Dejó escapar un profundo suspiro y se sentó al lado de Mikkelína.
– Una se avergüenza de ser la víctima de un hombre así y se abandona a una total soledad e impide a todos que se acerquen, incluso a sus propios hijos, porque una no quiere que nadie mueva un dedo, y menos que nadie ellos. Y allí se queda esperando el próximo ataque, que llegará sin aviso alguno, y está llena de odio hacia algo que no comprende, y la vida entera se convierte en la espera del siguiente ataque, ¿cuándo llegará, cuánto daño le hará, cuál será el motivo, cómo evitarlo? Porque cuanto más satisfago sus caprichos, tanto más asco siente él por mí. Cuanta más sumisión y temor le muestro, tanto más odio descarga él sobre mí. Y si me muestro indócil, entonces ya tiene un motivo para matarme a golpes. No hay forma de hacerlo bien. No hay forma. Hasta que lo único en que piensa una es en que todo acabe, da igual cómo. Sólo en que acabe.
Un silencio sepulcral reinaba en la casa. Mikkelína estaba tumbada inmóvil en su cama, y los chicos pegados a su madre. Escuchaban cada una de sus palabras conteniendo la respiración. Ella jamás había abierto la más mínima puertecita que permitiera ver la tortura en que se había estado debatiendo durante más tiempo del que podía recordar.
– Todo irá bien -repitió Dave.
– Yo te ayudaré -dijo Símon con solemnidad.
Ella le miró.
– Lo sé, Símon -dijo-. Siempre lo he sabido, mi pobrecito Símon.
Transcurrieron días y Dave pasaba todas sus horas libres en la colina con la familia, y ratos cada vez más largos con la madre, en la casa o paseando por el Reynisvatn y el Hafravatn. Los chicos querían estar más rato con él, pero había dejado de llevárselos a pescar y tenía menos tiempo para Mikkelína. A los niños no les importaba, pues se daban cuenta del cambio que se había producido en su madre y lo relacionaban con Dave, y se alegraban por ella.

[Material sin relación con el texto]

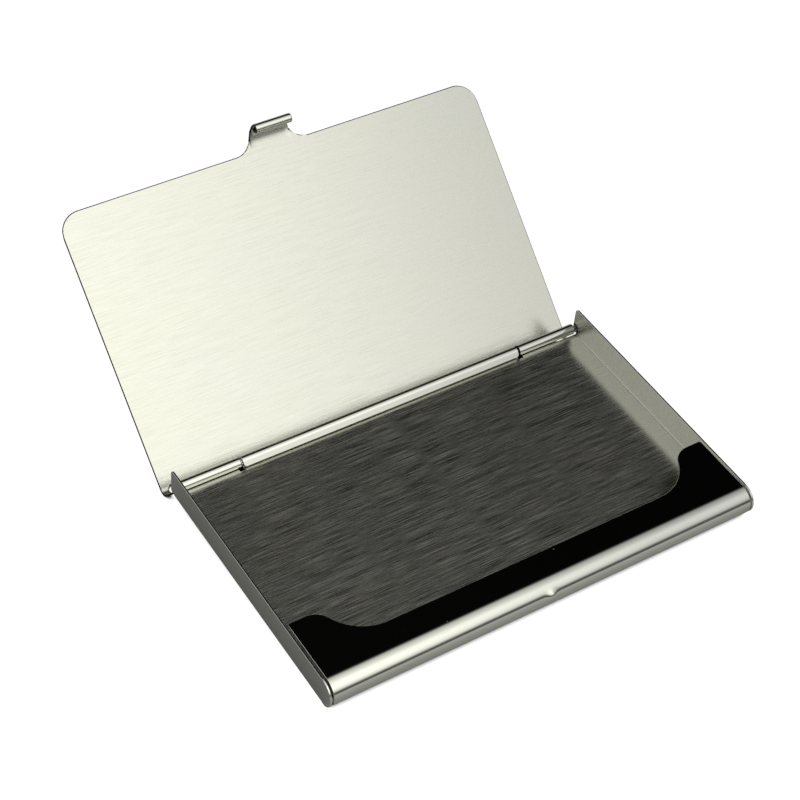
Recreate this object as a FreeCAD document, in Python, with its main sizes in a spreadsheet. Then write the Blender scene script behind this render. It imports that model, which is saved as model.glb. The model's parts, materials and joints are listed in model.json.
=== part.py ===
import FreeCAD, Part
import Sketcher
import math
import os

# Hinged business card case, bent from two stainless steel sheets and joined by one wire pin.
# Frame: millimetres, +Z up, X along the hinge, Y from the front roll (-Y) to the hinge (+Y).
# The origin is the middle of the tray's flat bottom. The lid is drawn closed and then swung open.

os.makedirs("parts", exist_ok=True)
doc = FreeCAD.newDocument("card_case")
vector = FreeCAD.Vector
diagonal = math.sqrt(0.5)

# ---------------------------------------------------------------- driving dimensions
dimensions = {
    "case_width": 94.0,          # over the tray's side walls
    "tray_height": 6.4,
    "front_reach": 29.3,         # origin to the front of the roll
    "wall_reach": 29.2,          # origin to the rear ends of the side walls
    "floor_reach": 27.4,         # origin to the floor's rear edge beside the knuckle
    "sheet": 0.4,                # both sheets
    "side_bend": 0.4,            # inner radius between floor and side walls
    "roll_gap": 0.45,            # roll and flap to each side wall
    "ear_reach": 12.8,           # origin forward to the rear edge of the flap's ears
    "strip_reach": 20.75,        # origin forward to the rear edge of the flap's middle strip
    "ear_corner": 40.16,         # half distance between the ears' sharp inner corners
    "strip_corner": 36.26,       # half length of the strip's rear edge, corner to corner
    "ear_round": 4.2,
    "ear_corner_round": 0.5,     # outer corners of the ears
    "strip_round": 9.6,
    "tip_round": 0.8,            # top rear corner of each side wall
    "hinge_reach": 29.0,         # origin to the hinge axis
    "pin_diameter": 1.3,
    "pin_clearance": 0.05,       # radial
    "pin_end_gap": 0.3,          # pin end to side wall
    "knuckle_half": 32.05,       # half length of the tray's middle knuckle
    "knuckle_gap": 0.3,          # between knuckles, and to the side walls
    "lip_length": 1.55,          # straight free end of the middle knuckle
    "lip_round": 0.6,
    "nub_height": 0.42,
    "nub_footprint": 1.2,        # radius of the nub where it leaves the roll
    "nub_lift": 0.95,            # nub above the roll's middle
    "lid_width": 94.7,
    "lid_gap": 0.08,             # closed lid to the side walls' top edges
    "lid_front": 26.9,           # origin forward to the lid plate's front edge
    "lid_corner": 4.5,
    "lid_bend": 1.2,             # inner radius of the lid's rear bend
    "flange_end": 3.7,           # height at which the corner flanges stop
    "cutaway_top": 2.9,          # height of the gap in the lid's rear wall
    "cutaway_round": 0.8,
    "relief_start": 28.55,       # origin to the round end of the relief slots
    "relief_inner": 44.6,
    "relief_outer": 45.75,
    "tab_half": 4.12,
    "tab_fillet": 4.1,
    "tab_reach": 31.7,           # origin to the outside of the hanging tab
    "tab_bend": 2.6,             # inner radius
    "hook_height": 2.8,          # middle of the rolled hook above the bottom
    "hook_radius": 0.95,
    "curl_angle": 300.0,         # how far the lid's knuckles and the hook are rolled round
    "open_angle": 138.8,         # how far the lid stands open at rest
}
sheet = doc.addObject("Spreadsheet::Sheet", "Dimensions")
for row, (alias, number) in enumerate(dimensions.items(), start=1):
    sheet.set(f"A{row}", alias)
    sheet.set(f"B{row}", str(number))
    sheet.setAlias(f"B{row}", alias)
doc.recompute()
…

Seis meses después de la detención de Grímur por la policía militar, un bonito día de otoño, Símon vio a Dave y a su madre a lo lejos, que volvían paseando hacia la casa. Caminaban muy juntos y le pareció que iban cogidos de la mano. Cuando se acercaron se soltaron las manos y aumentaron la distancia entre ellos, y Símon comprendió que no querían que nadie los viese así.
– ¿Qué pensáis hacer Dave y tú? -preguntó Símon a su madre una tarde de otoño, cuando la oscuridad había caído ya sobre la colina.
Estaban sentados en la cocina. Tómas y Mikkelína estaban jugando. Dave había pasado el día con ellos pero ya había regresado al almacén. La pregunta había estado en el aire todo el verano. Los niños habían hablado del asunto entre ellos y habían imaginado una multitud de posibilidades, que siempre acababan otorgando a Dave el papel de padre y echando a Grímur, a quien no querían volver a ver nunca más.
– ¿Qué quieres decir con eso de qué pensamos hacer? -preguntó la madre.
– Cuando él vuelva -dijo Símon.
Mikkelína y Tómas dejaron de jugar y se quedaron mirándole.
– Hay tiempo de sobra para pensar en eso -dijo su madre-. De momento no va a regresar.
– Pero ¿qué piensas hacer tú?
Mikkelína y Símon miraron a su madre.
Ella miró a Símon y luego a Mikkelína y Tómas.
– Él nos ayudará -respondió ella.
– ¿Quién? -dijo Símon.
– Dave. Él piensa ayudarnos.
Símon miró a su madre intentando comprender lo que pasaba por su cabeza.